19th October 2011
The new administration was bequeathed the world's first climate change law, plans for feed-in tariffs for renewable energy projects, a ground-breaking proposal for a renewable heat incentive and the Carbon Reduction Scheme (CRC), a revenue neutral way to get large businesses and public sector organisations to become more energy efficient.
From the European Union, it received testing renewable energy targets and a pollution directive that will force the closure of most of its coal-fired power stations by 2015. At the same time, most of our nuclear fleet is approaching its use-by date and we have a half-century old electricity network that needs a comprehensive overhaul.
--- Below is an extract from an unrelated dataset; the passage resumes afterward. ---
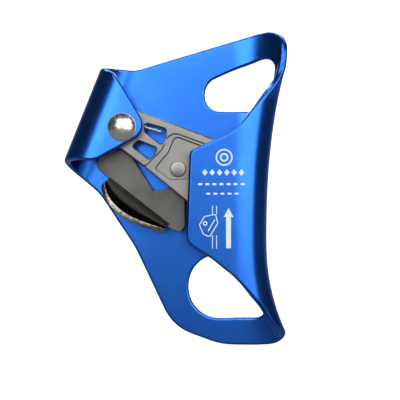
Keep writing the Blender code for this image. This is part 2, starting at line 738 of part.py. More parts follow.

Since coming to power, the government has taken some positive steps. It has committed to introducing a Green Investment Bank, the Green Deal to encourage energy efficiency measures and a carbon floor price – widely seen as a way to encourage utilities to build more nuclear power stations without having to rely on the public purse but also of benefit to renewable energy projects.
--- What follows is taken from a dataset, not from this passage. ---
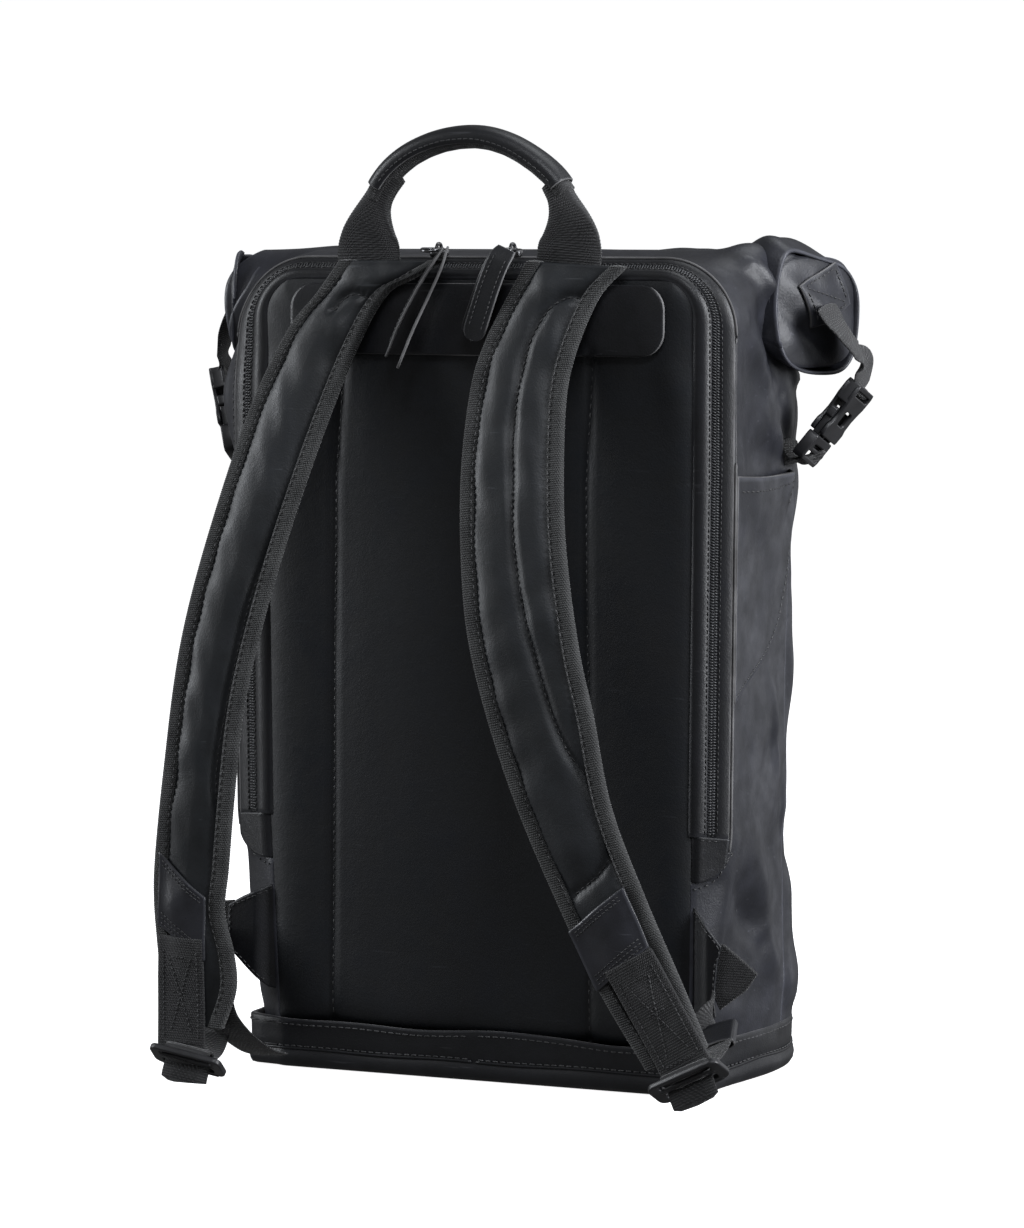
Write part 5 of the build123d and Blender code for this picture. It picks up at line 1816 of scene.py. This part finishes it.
def tab_sheet(name, line, across, width, thick):
    """A narrow leather strip along a line, its far end round, and the grid and normals of its points."""
    line = smooth_line(line, 90)
    tangent = unit(np.gradient(line, axis=0))
    across = np.asarray(across, float)
    across = unit(across - tangent * (tangent @ across)[:, None])
    steps = lengths(line)
    half = width / 2
    reach = np.clip(steps[-1] - steps, 0, half)
    wide = np.sqrt(np.maximum(half**2 - (half - reach) ** 2, 0.05))
    gone = np.clip(half - steps, 0, half) * 0.55
    wide = np.minimum(wide, np.sqrt(np.maximum(half**2 - gone**2, 0.05)))
    grid = line[:, None] + across[:, None] * (wide[:, None] * np.linspace(-1, 1, 16)[None])[..., None]
    normals = unit(np.cross(across, tangent))
    normals = normals * np.where(normals[:, 1:2] > 0, -1, 1)
    normals = np.repeat(normals[:, None], grid.shape[1], 1)
    tab = sheet_mesh(name, grid + normals * thick / 2, thick, EDGE, RAW, normals=normals, edge_wear=0.8)
    return tab, grid, normals


def make_pull(side):
    """Zip slider with its bridge, the wire ring through it, and the leather tab that hangs from the ring."""
    x = PULL_X[side]
    plate = moulded(f"slider_body_{side}", [rounded(10.5, 8.0, 3.0)], 3.6, (x, -62.5, 456.2), (1, 0, 0),
                    (0, 1, 0.25), METAL, radius=0.9)
    bridge = smooth_line([(x, -59.5, 457.5), (x, -61, 460.6), (x, -64.5, 461.0), (x, -66.8, 458.6)], 30)
    arch = tube_mesh(f"slider_bridge_{side}", bridge, 1.0, METAL, up=(1, 0, 0))
    settle(joined(f"zip_slider_body_{side}", [plate, arch]), f"slider_{side}", "zip_metal",
           f"zip_slider_{side}")
    # ring: a flattened wire loop that hangs forward over the panel's edge
    turn = np.linspace(0, TAU, 60)
    loop = np.stack([x + 5.4 * np.cos(turn), -72.2 - 7.4 * np.sin(turn),
                     458.4 - 1.2 * np.sin(turn) ** 2 * (np.sin(turn) > 0)], 1)
    angle = np.arange(8) / 8 * TAU
    tangent = unit(np.gradient(loop, axis=0))
    tangent[0] = tangent[-1] = unit(loop[1] - loop[-2])
    side_way = unit(np.cross(tangent, [0, 0, 1.0]))
    up_way = np.cross(side_way, tangent)
    rings = loop[:, None] + 0.85 * (np.cos(angle)[None, :, None] * side_way[:, None]
                                    + np.sin(angle)[None, :, None] * up_way[:, None])
    ring = loft_mesh(f"pull_ring_wire_{side}", rings, METAL, caps=False)
    settle(ring, f"pull_{side}", "zip_metal", f"pull_ring_{side}")
    for k, (line, across) in enumerate(PULL_LAYERS[side]):
        line = np.array(line) + [x, 0, 0]
        tab, grid, normals = tab_sheet(f"pull_layer_{side}_{k}", line, across, 12.5, 1.5)
        settle(tab, f"pull_{side}", "edge_leather", *([f"pull_tab_{side}"] if k == 0 else []))
        cloth(grid)
        if k == 0:
            runs = [(grid[10:-10, column] + normals[10:-10, column] * 0.85, normals[10:-10, column])
                    for column in (3, -4)]
    sew(f"pull_stitches_{side}", runs, f"pull_{side}", "edge_leather", pitch=2.9, length=2.0, radius=0.3)


for side in SIDES:
    make_pull(side)


# ---- side release buckles ------------------------------------------------------------------------
# each buckle's middle, its direction across and its direction up
BUCKLES = {
    "left": ((-200, 27, 352), (-0.24, 0.90, -0.36), (-0.30, 0.25, 0.92)),
    "right": ((165.5, 24, 355.5), (-0.10, 0.96, -0.25), (0.575, 0.252, 0.778)),
}
BUCKLE_SCALE = 0.92
WEB_HOLE, WEB_WIDTH = 13, 25


def buckle_frame(side):
    """A buckle's middle, and its directions across, up and out of its face."""
    origin, across, up = (np.array(v, float) for v in BUCKLES[side])
    up = unit(up)
    across = unit(across - up * (across @ up))
    face = unit(np.cross(across, up))
    return origin, across, up, face


def make_buckle(side):
    """Side release buckle: the half on the roll, and the half on the bag."""
    origin, across, up, face = buckle_frame(side)
    size = BUCKLE_SCALE

    def place(u, v, w=0.0):
        return origin + (across * u + up * v + face * w) * size

    def plate(name, loops, thick, at, radius):
        scaled = [[(u * size, v * size) for u, v in loop] for loop in loops]
        return moulded(name, scaled, thick * size, at, across, up, PLASTIC, radius=radius)

    # female half: a housing with open sides, a window, and a bar for the webbing
    half = [(15.5, 0.6), (16.3, 2.5), (16.3, 8), (14.2, 11), (13.4, 17), (14.6, 23), (16, 27), (16.3, 35),
            (14.8, 38.2)]
    outline_female = [(-15.5, 0.6)] + half + [(-u, v) for u, v in half[:0:-1]]
    slot_hole = rounded(26.5, 4.0, 1.2, (0, 33))[::-1]
    window = rounded(13, 9.5, 2.2, (0, 16))[::-1]
    shells = [plate(f"female_shell_{side}_{k}", [outline_female, slot_hole, window], 2.6, place(0, 0, w), 0.7)
              for k, w in enumerate((-3.7, 3.7))]
    shells += [plate(f"female_wall_{side}_{k}", [rounded(2.6, 14, 1.0, (0, 31))], 8.0, place(u, 0), 0.6)
               for k, u in enumerate((-14.6, 14.6))]
    shells.append(plate(f"female_block_{side}", [rounded(28, 6, 1.2, (0, 26.5))], 8.6, place(0, 0), 0.7))
    shells.append(plate(f"female_rim_{side}", [rounded(30, 3.2, 1.2, (0, 36.6))], 8.6, place(0, 0), 0.8))
    settle(joined(f"female_buckle_body_{side}", shells), f"buckle_{side}", "buckle_plastic",
           f"female_buckle_{side}")
    # male half: base with a webbing slot and a second bar, three prongs and two catches
    base = [(-15.6, -0.6), (-16.4, -2.5), (-16.4, -15), (-14.6, -18), (14.6, -18), (16.4, -15), (16.4, -2.5),
            (15.6, -0.6)]
    holes = [rounded(26.5, 3.8, 1.2, (0, -WEB_HOLE))[::-1], rounded(20, 2.2, 0.8, (0, -7.2))[::-1]]
    parts = [plate(f"male_base_{side}", [base] + holes, 7.6, origin, 0.9)]
    prongs = [(-12.6, 4.0, 21, 4.4), (12.6, 4.0, 21, 4.4), (0, 4.2, 18, 3.4)]
    for k, (u, wide, tall, thick) in enumerate(prongs):
        outline = rounded(wide, tall, 1.6, (u, tall / 2 - 1.5))
        parts.append(plate(f"male_prong_{side}_{k}", [outline], thick, origin, 0.7))
    parts += [plate(f"male_catch_{side}_{k}", [rounded(3.6, 7.0, 1.5, (u, 15.5))], 5.0, origin, 0.8)
              for k, u in enumerate((-15.0, 15.0))]
    settle(joined(f"male_buckle_body_{side}", parts), "bag", "buckle_plastic", f"male_buckle_{side}")


for side in SIDES:
    make_buckle(side)


# webbing from the roll's end down to the buckle: its points before the last, and the direction across it
ROLL_STRAP = {
    "right": ([(171, 16, 426), (176, 17, 418), (181, 19, 411), (186, 23, 403), (188.5, 28, 396)],
              (0.35, 0.86, -0.36)),
    "left": ([(-186, 26, 430), (-196, 28, 420), (-203, 30, 409), (-206.5, 32, 398), (-207.5, 34, 390)],
             (-0.24, 0.90, -0.36)),
}


def make_roll_strap(side):
    """Webbing from the roll's end to its buckle, and the loop that holds the buckle."""
    origin, across, up, face = buckle_frame(side)
    points, start = ROLL_STRAP[side]
    hang = origin + up * 33 * BUCKLE_SCALE
    path = smooth_line(points + [tuple(hang + up * 4.0)], 120)
    share = ease(np.linspace(0, 1, len(path)))[:, None]
    _, guide, normal = guided(path, unit(np.array(start)), across, share)
    steps = lengths(path)
    rings = band_rings(path, guide, normal, WEB_WIDTH, ribbed(steps))
    obj = webbing_mesh(f"roll_strap_{side}", rings, steps, WEB_WIDTH / 2)
    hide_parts(f"roll_webbing_{side}", f"buckle_webbing_{side}")
    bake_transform(obj)
    turn = np.linspace(0.5 * math.pi, 1.9 * math.pi, 34)
    loop = np.array([hang + up * (2.1 + 2.4 * math.sin(a)) + face * 2.5 * math.cos(a) for a in turn])
    outward = unit(np.cross(np.gradient(loop, axis=0), across))
    rings = band_rings(loop, np.repeat(across[None], len(loop), 0), outward, WEB_WIDTH, 1.6)
    wrap = loft_mesh(f"buckle_loop_{side}", rings, WEBBING)
    settle(wrap, f"buckle_{side}", "webbing")


for side in SIDES:
    make_roll_strap(side)

# webbing from the side seam out to the buckle's other half, without its last point
ANCHOR = {
    "right": [(146.4, 24, 352), (148.5, 24, 345.5), (151, 24, 341.8), (154.5, 24, 342.2)],
    "left": [(-146.4, 24, 352), (-152, 24, 345.5), (-164, 24, 340.5), (-180, 24, 337)],
}


def make_anchor(side):
    """Webbing that ties the buckle's other half to the side seam."""
    origin, across, up, _ = buckle_frame(side)
    hook = origin - up * WEB_HOLE * BUCKLE_SCALE
    path = smooth_line(ANCHOR[side] + [tuple(hook - up * 2.6)], 90)
    share = ease(np.linspace(0, 1, len(path)))[:, None]
    _, guide, normal = guided(path, np.array([0, 1.0, 0]), across, share)
    rings = band_rings(path, guide, normal, WEB_WIDTH, WEB_THICK)
    strip = webbing_mesh(f"anchor_strap_{side}", rings, lengths(path), WEB_WIDTH / 2)
    settle(strip, "bag", "webbing", f"anchor_webbing_{side}")


for side in SIDES:
    make_anchor(side)

# ---- what shows of the CAD itself ----------------------------------------------------------------
for node, material in (("divider_panel", LINING), ("base_board", BOARD)):
    obj = frame["nodes"][node]
    obj.data.materials.clear()
    obj.data.materials.append(material)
While a number of decisions appear to make some sense in current conditions, taking them all together, it does begin to look like the green sheen is only skin deep. The move to prevent large-scale solar projects from being able to claim Feed-in Tariff (FiT) payments could be seen as a prudent response to the unsustainable commitments other European countries have found themselves saddled with because of excessively generous FiTs.
The CRC was quite complicated and in this period of austerity it does sort of make sense to simplify it and turn it into an energy tax, but the move doesn't exactly promote a feel-good factor in saving energy. Scaling back the ambitions of the Green Investment Bank can also be seen through the lens of austerity.
But at the Tory party conference, George Osborne appeared to reveal the government's true colours and struck at the heart of the UK's climate policy when he told the conference that the UK will cut emissions no faster than its EU neighbours in order not to disadvantage UK businesses. It seems like a reasonable enough statement, but it sends out all the wrong signals to businesses and it contradicts the commitment in the Climate Change Act that the UK will halve its emissions by 2025 compared to 1990 levels and achieve an 80% reduction by 2050.
The government recently agreed to the recommendations for the fourth carbon budget put forward by the Committee on Climate Change, but only at the expense of a Treasury-brokered deal to review the budget in 2014 if other EU countries do not agree similarly ambitious targets. Currently, the EU has pledged only to cut emissions by 20% by 2020.
As Joan Walley, chair of the parliamentary Environmental Audit Committee says: "The long term carbon-cutting commitments set out in the Climate Change Act are supposed to provide certainty that Britain is determined to reduce emissions by 80% by 2050. Unfortunately, the Government's somewhat schizophrenic attitude to climate change seems to be undermining that confidence."
The Chancellor's comments show that the Treasury still doesn't get climate change – or the risk it poses to global stability and economic prosperity, she adds.
Green investment should be seen as a win-win solution to our economic problems; helping to stimulate growth and rebalance the economy, at the same time as reducing pollution, Walley pointed out, and reviewing the carbon budget risks throwing UK climate targets off-course.
In addition, the Committee on Climate Change has made the point that its recommended carbon budgets should be regarded as an absolute minimum and that less ambitious budgets would make our 2050 climate change targets harder and more costly to achieve.
"The one risk that all investors highlight when they consider putting funds into clean technology is policy change. It is therefore absolutely crucial that policymakers recognise that with the stroke of a pen, they can make a good investment bad," says Tory MP Zac Goldsmith, a member of the committee.
Unfortunately, the government has form in this regard. It is not often that the clean energy sector should view with trepidation a windfall tax imposed on the oil and gas industry, but the tax increase on oil and gas production in the North Sea imposed in the March Budget – to pay for a cut in fuel duty – shows that the possibility of policy changes out of the blue cannot be ignored.
As a report from the Environmental Audit Committee says: "We would expect a ‘greenest government ever' to accept all the recommendations made by the Committee on Climate Change, but it has not done so."
The whole idea of the Committee on Climate Change and carbon budgets is to give investors long-term certainty about the direction of government policy and the government trumpeted its commitment to the committee's recommendations on the carbon budget. To then create the possibility of overturning that commitment in three years time is just inconsistent.